The road of excess leads to the palace of wisdom. - Wm. Blake

Wednesday, April 07, 2010

LEED

Matthew Yglesias quotes a DC blog citing a New Yorker writer about LEED and its failings. I have some other thoughts about the DC blogger's post, but I want to address the bit that Matt quotes:
But Owen reserves his most pointed criticism for the very tool we hope will make our cities greener, one building at a time: LEED. It’s a little known fact that most architects, particularly the ones who take sustainability seriously, all hate LEED. With its prescriptions and brownie points for bike racks and proximity to alternative fueling stations, LEED is—in Owen’s estimation—both too difficult and too easy. Too difficult because the process is stupifyingly bureaucratic, requiring even LEED accredited designers to hire expensive LEED accredited consultants to manage the paperwork.
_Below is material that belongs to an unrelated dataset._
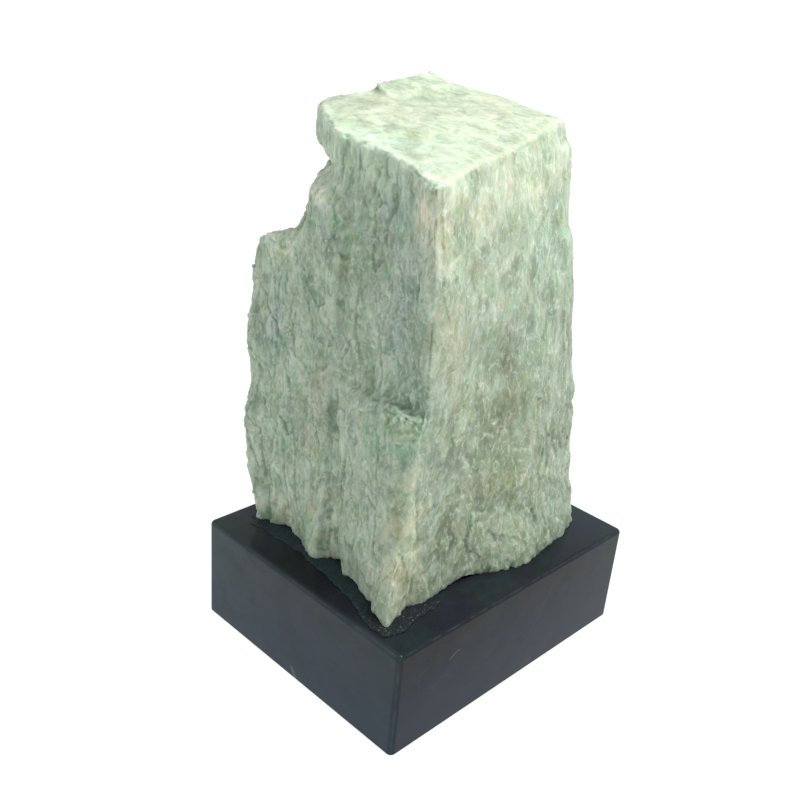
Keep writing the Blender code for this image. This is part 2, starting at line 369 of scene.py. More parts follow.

And too easy because even after much refinement, many designers and developers still game the system with a few cosmetic changes to achieve LEED certification with a minimum of effort, expense, or innovation.
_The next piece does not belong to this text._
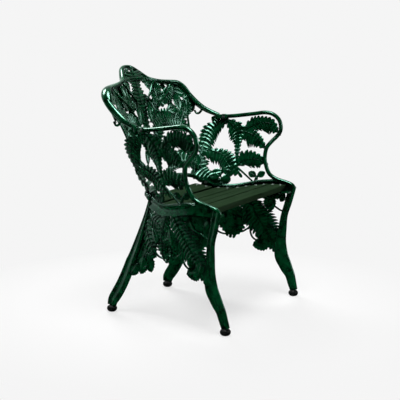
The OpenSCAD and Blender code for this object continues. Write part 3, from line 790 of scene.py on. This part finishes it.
def fixing_metal():
    """Worn painted steel of the bolts and nuts."""
    made, nodes, links, shader = material("fixing_steel")
    wear = noise(nodes, links, 260, 3)
    links.new(ramp(nodes, links, wear, (0.4, (0.02, 0.03, 0.025)), (0.6, (0.07, 0.09, 0.08))),
              shader.inputs["Base Color"])
    bump(nodes, links, shader, wear, 0.0003, 0.4)
    set_inputs(shader, {"Metallic": 0.6, "Roughness": 0.45, "Specular IOR Level": 0.2})
    return made


def foot_black():
    """Satin black paint of the feet, slightly mottled."""
    made, nodes, links, shader = material("foot_black_paint")
    tone = noise(nodes, links, 60, 3)
    links.new(ramp(nodes, links, tone, (0.3, (0.003, 0.004, 0.004)), (0.7, (0.008, 0.010, 0.009))),
              shader.inputs["Base Color"])
    bump(nodes, links, shader, noise(nodes, links, 500, 2), 0.0003, 0.3)
    set_inputs(shader, {"Roughness": 0.45, "Specular IOR Level": 0.06})
    return made


def paint_nodes(start, made):
    """Gives the CAD nodes whose names start so a material on every slot."""
    for name, node in frame["nodes"].items():
        if name.startswith(start):
            for place in node.material_slots:
                place.material = made


# Floor, light and camera

# White of the backdrop and the floor, its tint where the paint mirrors it, and light of the room
PAPER, PAPER_TINT, AMBIENT = 0.913, (0.8, 1, 0.9, 1), 0.1
# The paint mirrors white only towards this direction, behind the chair and to the sitter's left. The
# white starts and is full at two cosines on the backdrop, and at two distances in metres on the floor
BEHIND_X, BEHIND_Y, BEHIND_Z = 0.66, 0.73, 0.2
BACKDROP_SPAN, FLOOR_SPAN = (0.25, 0.95), (0.2, 2.0)
# Half of the floor's side, the distances between which the shadows fade from the picture, and the
# share of them that it leaves out near the chair
FLOOR_HALF, FADE_START, FADE_END, FADE_LEAST = 6.0, 0.3, 1.0, 0.7


def blend(nodes, links, share, first, second):
    """Mix of two shaders, with a share of the second."""
    mix = nodes.new("ShaderNodeMixShader")
    links.new(share, mix.inputs["Fac"])
    links.new(first.outputs[0], mix.inputs[1])
    links.new(second.outputs[0], mix.inputs[2])
    return mix


def mirrored_paper(nodes, links, kind, place, direction, span):
    """What the paint mirrors: white that grows over a span of values in one direction."""
    toward = nodes.new("ShaderNodeVectorMath")
    toward.operation = "DOT_PRODUCT"
    links.new(place, toward.inputs[0])
    toward.inputs[1].default_value = direction
    strength = nodes.new("ShaderNodeMapRange")
    set_inputs(strength, {"From Min": span[0], "From Max": span[1], "To Min": 0, "To Max": PAPER})
    links.new(toward.outputs["Value"], strength.inputs["Value"])
    made = nodes.new(kind)
    made.inputs["Color"].default_value = PAPER_TINT
    links.new(strength.outputs["Result"], made.inputs["Strength"])
    return made


def world():
    """White backdrop, mirrored by the paint only behind the chair, and a dim room that lights it."""
    made = bpy.data.worlds.new("studio")
    bpy.context.scene.world = made
    made.use_nodes = True
    nodes, links = made.node_tree.nodes, made.node_tree.links
    shader = nodes["Background"]
    set_inputs(shader, {"Color": (1, 1, 1, 1), "Strength": AMBIENT})
    direction = nodes.new("ShaderNodeTexCoord").outputs["Generated"]
    mirrored = mirrored_paper(nodes, links, "ShaderNodeBackground", direction,
                              (BEHIND_X, BEHIND_Y, BEHIND_Z), BACKDROP_SPAN)
    paper = nodes.new("ShaderNodeBackground")
    paper.inputs["Color"].default_value = (PAPER, PAPER, PAPER, 1)
    rays = nodes.new("ShaderNodeLightPath").outputs
    for ray, shown in (("Is Glossy Ray", mirrored), ("Is Transmission Ray", paper),
                       ("Is Camera Ray", paper)):
        shader = blend(nodes, links, rays[ray], shader, shown)
    links.new(shader.outputs[0], nodes["World Output"].inputs["Surface"])


def floor():
    """Pale floor whose far parts fade into the backdrop, mirrored by the paint as the backdrop is."""
    mesh = bpy.data.meshes.new("floor")
    corners = [(-1, -1), (1, -1), (1, 1), (-1, 1)]
    mesh.from_pydata([(FLOOR_HALF * x, FLOOR_HALF * y, 0) for x, y in corners], [], [(0, 1, 2, 3)])
    made = bpy.data.objects.new("floor", mesh)
    bpy.context.collection.objects.link(made)
    paper, nodes, links, shader = material("pale_floor")
    set_inputs(shader, {"Base Color": (0.88, 0.88, 0.88, 1), "Roughness": 0.9, "Specular IOR Level": 0.1})
    place = nodes.new("ShaderNodeTexCoord").outputs["Object"]
    rays = nodes.new("ShaderNodeLightPath").outputs
    distance = nodes.new("ShaderNodeVectorMath")
    distance.operation = "LENGTH"
    links.new(place, distance.inputs[0])
    fade = nodes.new("ShaderNodeMapRange")
    set_inputs(fade, {"From Min": FADE_START, "From Max": FADE_END, "To Min": FADE_LEAST})
    links.new(distance.outputs["Value"], fade.inputs["Value"])
    # The picture sees a part of the shadow near the chair, and none further out
    seen = nodes.new("ShaderNodeMath")
    seen.operation = "MULTIPLY"
    links.new(fade.outputs["Result"], seen.inputs[0])
    links.new(rays["Is Camera Ray"], seen.inputs[1])
    glow = nodes.new("ShaderNodeEmission")
    glow.inputs["Color"].default_value = (PAPER, PAPER, PAPER, 1)
    shown = blend(nodes, links, seen.outputs[0], shader, glow)
    mirrored = mirrored_paper(nodes, links, "ShaderNodeEmission", place,
                              (BEHIND_X, BEHIND_Y, 0), FLOOR_SPAN)
    last = blend(nodes, links, rays["Is Glossy Ray"], shown, mirrored)
    links.new(last.outputs[0], nodes["Material Output"].inputs["Surface"])
    mesh.materials.append(paper)


def lamp(name, place, target, size, watts, lights=True, mirrored=True):
    """Soft box at a place in metres, which lights the chair, shows in its gloss, or both."""
    data = bpy.data.lights.new(name, "AREA")
    data.shape = "RECTANGLE"
    data.size, data.size_y = size
    data.energy = watts
    made = bpy.data.objects.new(name, data)
    made.location = place
    made.rotation_euler = (Vector(target) - Vector(place)).to_track_quat("-Z", "Y").to_euler()
    made.visible_diffuse = lights
    made.visible_glossy = mirrored
    bpy.context.collection.objects.link(made)


# Camera of the photograph: place in metres, heading and dip in degrees, focal length and side of the
# picture in pixels, and side of the sensor in millimetres
CAMERA_PLACE, CAMERA_HEADING, CAMERA_DIP = (-3.2605, -1.6952, 0.9767), 62.885, 9.173
FOCAL_LENGTH, PICTURE_SIDE, SENSOR_SIDE = 1050, 400, 36


def camera():
    data = bpy.data.cameras.new("camera")
    data.sensor_width = SENSOR_SIDE
    data.lens = SENSOR_SIDE * FOCAL_LENGTH / PICTURE_SIDE
    made = bpy.data.objects.new("camera", data)
    yaw, pitch = math.radians(CAMERA_HEADING), math.radians(CAMERA_DIP)
    ahead = Vector((math.sin(yaw) * math.cos(pitch), math.cos(yaw) * math.cos(pitch), -math.sin(pitch)))
    right = Vector((math.cos(yaw), -math.sin(yaw), 0))
    turn = Matrix((right, right.cross(ahead), -ahead)).transposed()
    made.matrix_world = Matrix.Translation(CAMERA_PLACE) @ turn.to_4x4()
    bpy.context.collection.objects.link(made)
    bpy.context.scene.camera = made


green = green_paint()
build_end(green)
build_back(green)
paint_nodes("seat_slat", slat_paint())
metal = fixing_metal()
for group in ("slat_bolts", "slat_nuts", "back_bolts", "back_nuts"):
    paint_nodes(group, metal)
paint_nodes("foot", foot_black())

world()
floor()
lamp("top", (-0.6, -0.4, 3.0), (0, 0, 0.4), (1.1, 1.1), 85)
lamp("side", (1.6, 1.5, 2.0), (0, 0, 0.5), (1.4, 0.7), 70, mirrored=False)
# Soft boxes that only the gloss of the paint shows
lamp("gloss_top", (-0.5, -0.2, 3.0), (0, 0, 0.4), (1.2, 1.2), 85, lights=False)
lamp("gloss_rear", (-0.1, 2.0, 2.8), (0, 0, 0.4), (1.2, 0.8), 90, lights=False)
lamp("gloss_front", (1.9, -3.0, 1.4), (0, 0, 0.4), (0.7, 1.8), 60, lights=False)
camera()
bpy.context.scene.view_settings.view_transform = "Standard"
I’m a LEED-accredited architect who is passionate about sustainability, and I don't hate LEED. Although there are plainly flaws in the system (a lot fewer in the newest version), it’s far more comprehensive than a carbon tax or any other regulation-based effort to push green architecture.

A few points:
requiring even LEED accredited designers to hire expensive LEED accredited consultants to manage the paperwork “Require” is not actually correct here. In practice, it tends to happen, just as, in practice, architects – whose licenses permit them to design structural, electrical, mechanical, and plumbing systems – tend to hire licensed professionals in all those fields. It’s called specialization, and it’s worked pretty well for post-hunter/gatherer humanity.

As for the paperwork, that’s an inevitable side-effect of trying to be comprehensive and swimming against the tide. Some of the most pain-in-the-ass paperwork is gathering the packaging for every case of zero-VOC caulk used in a project (if you want that point). It sucks, but it’s the only way LEED – or anyone – can determine that the contractor isn’t claiming to do one thing while actually doing another (this happens, you may be shocked to know). Until the day that zero-VOC is the law of the land (which will probably be never – it’s not an appropriate metric for every need), there will be no other way to ensure that a building has been built with non-VOC materials – which is a real, valuable goal.

brownie points for bike racks This is precisely what LEED does not do. A developer who wants to greenwash his project without going to the trouble of LEED will install a couple bike racks and trumpet his efforts. But a developer who actually wants to get LEED needs to install covered or otherwise secure bike parking as well as shower and changing facilities (exact requirements vary a bit by building type) in order to get credit, because the reality is that, without support for bike commuters, bike commuting will be an occasional activity for pleasant days, not an all-weather option.

many designers and developers still game the system with a few cosmetic changes to achieve LEED certification with a minimum of effort, expense, or innovation. Aside from the perfect vs. good situation being set up here (no one should claim to be green unless they put in a great deal of effort, expense, and innovation? Really?), it’s simply not true that LEED certification can be achieved with a minimum of effort, unless you’re getting certain big things right. Rehabbing a building in a dense location with good transit access gets you about a quarter of the way to certification (at which point it isn’t that hard to go the rest of the way); is this supposed to be a flaw? Alternatively, if you’re building in a greenfield, you can get a big chunk of points for being ultra-energy efficient (which isn’t technically challenging; it’s basically smart design + budget); again, is this a problem? The latest version of LEED is much stronger because it has increased the values for important factors (like urban location) relative to the old version.

Product manufacturers, like packaged food makers, have big incentives to oversell their merits. Developers, contractors, and disinterested architects, like ordinary consumers, are in no position to judge those claims. In contrast, LEED-accredited professionals are trained to judge the claims, and have a framework in which to do it. It’s easy to mindlessly select materials with recycled content without paying much attention to whether it’s adding up; but if you’re seeking LEED certification, then you need to actually track your materials, and pay attention to where you can select a 100% recycled ceiling tile to offset the 20% recycled baseboard that the client loves.

As a general comment, LEED in no way competes with efforts to write green building into law – no one opposes cap and trade because LEED exists. Incorporating every LEED consideration into building codes, even if it were desirable and practical, would be a decades-long effort. In contrast, the LEED system has had a real (and lasting) impact in a scant decade of existence. Self-righteously bitching about it is treating green building and sustainability as an expression of your own merit, not an effort to, you know, make things better.